Angela Dionisi, Psikolog dari Universitas Carleton Kanada, yang memimpin penelitian ini mengatakan, penemuan ini mengungkap beberapa cara yang tidak terdokumentasikan sebelumnya bahwa wanita umumnya menderita akibat tekanan di tempat kerja. Saat para ibu yang menerima perlakuan buruk di kantor menghadapi anak di rumah, mereka menjadi ibu yang semena-mena.

Mereka cenderung menerapkan banyak aturan, mengatur segala aspek kehidupan anak, terlalu mengutamakan disiplin, dan mengabaikan kesenangan anak. Orang tua yang otoriter punya ekspektasi yang tinggi terhadap anak-anak. Mereka juga menerapkan aturan yang diharapkan akan dipatuhi anak dalam kondisi apapun. Di saat yang sama, mereka sangat sedikit memberikan umpan balik. Misalnya, memberi pujian atas pencapaian anak.

“Para ibu ini justru lebih sering bersikap kasar dan menghukum anak dengan keras karena kesalahan yang ia buat,” urai Dupre.
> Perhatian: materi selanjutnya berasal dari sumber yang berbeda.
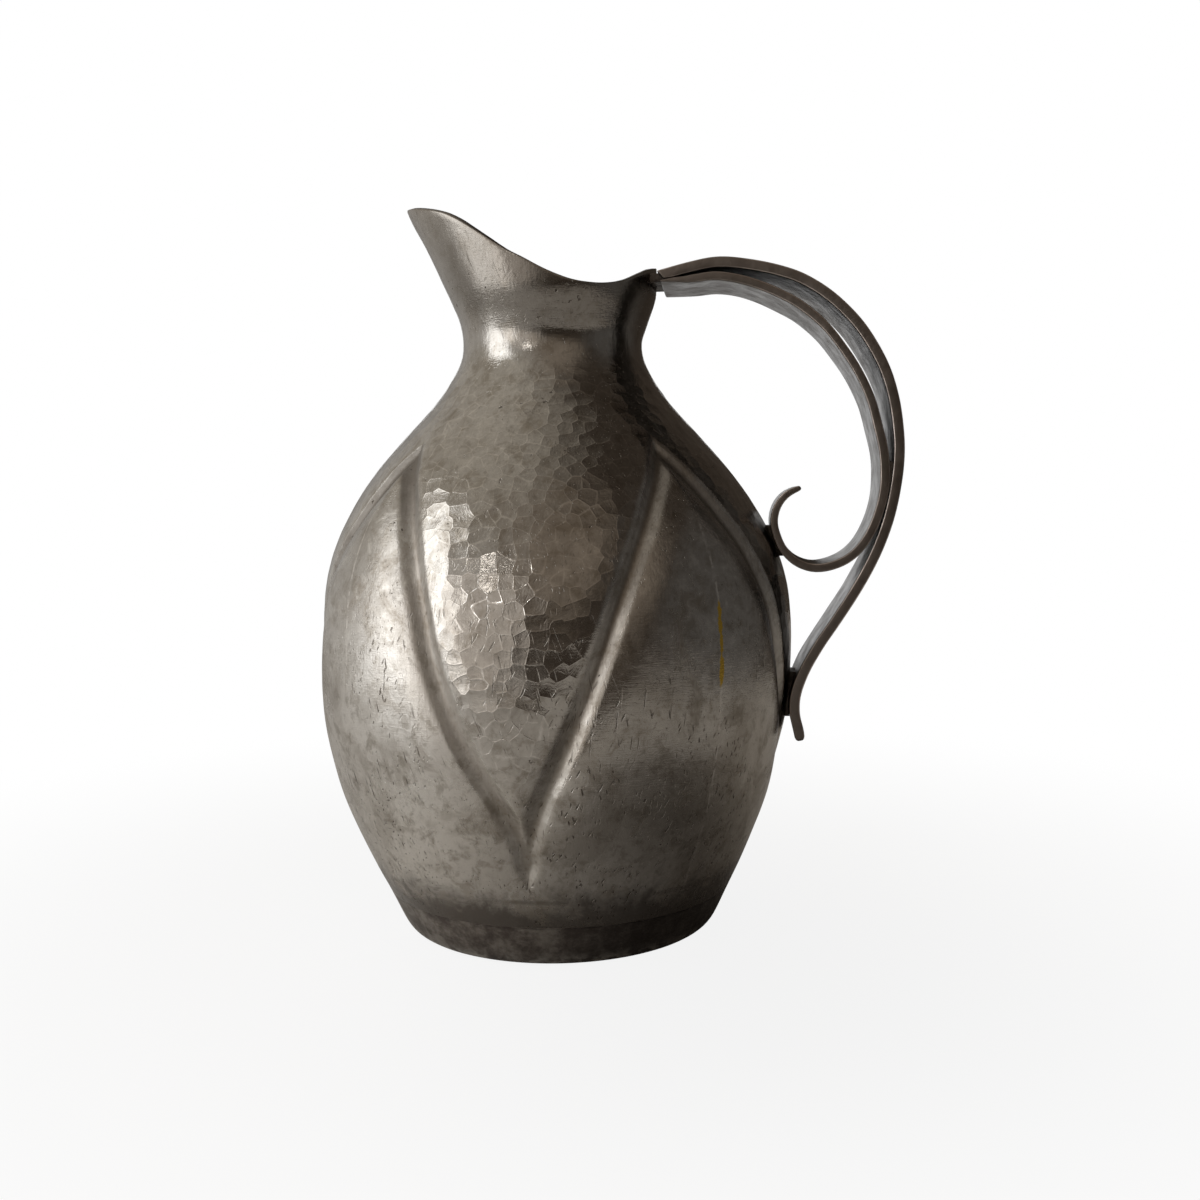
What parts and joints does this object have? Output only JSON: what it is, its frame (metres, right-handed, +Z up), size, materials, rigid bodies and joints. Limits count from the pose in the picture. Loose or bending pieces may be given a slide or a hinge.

Orang tua yang otoriter tidak kenal kata maklum atau melihat latar belakang permasalahan lebih dulu saat anak melakukan kesalahan. “Singkatnya, orang tua otoriter biasanya berprinsip: Lakukan semua dengan benar atau hukuman ditegakkan,” imbuh dia.

Pola asuh ketat dan otoriter berpotensi menyebabkan masalah sosial pada anak kelak, seperti rasa percaya diri yang rendah, sulit bergaul serta mengambil keputusan, tidak kreatif, gangguan perilaku, dan depresi. Menurut Asosiasi Psikolog Amerika, anak-anak dari orang tua otoriter kelak merasa tidak diterima oleh lingkungan dan kemungkinan jadi pelaku atau korban perundungan.

Untuk memutus mata rantai ini, para atasan di kantor diharapkan menerapkan kebijakan yang lebih luwes, tidak semena-mena kepada pekerja. Bila ibu mendapat perlakuan semena-mena dari atasan hingga berdampak pada kesejahteraan anak, segeralah mencari solusi. Jangan segan meminta bantuan dari pasangan atau berkonsultasi dengan psikolog.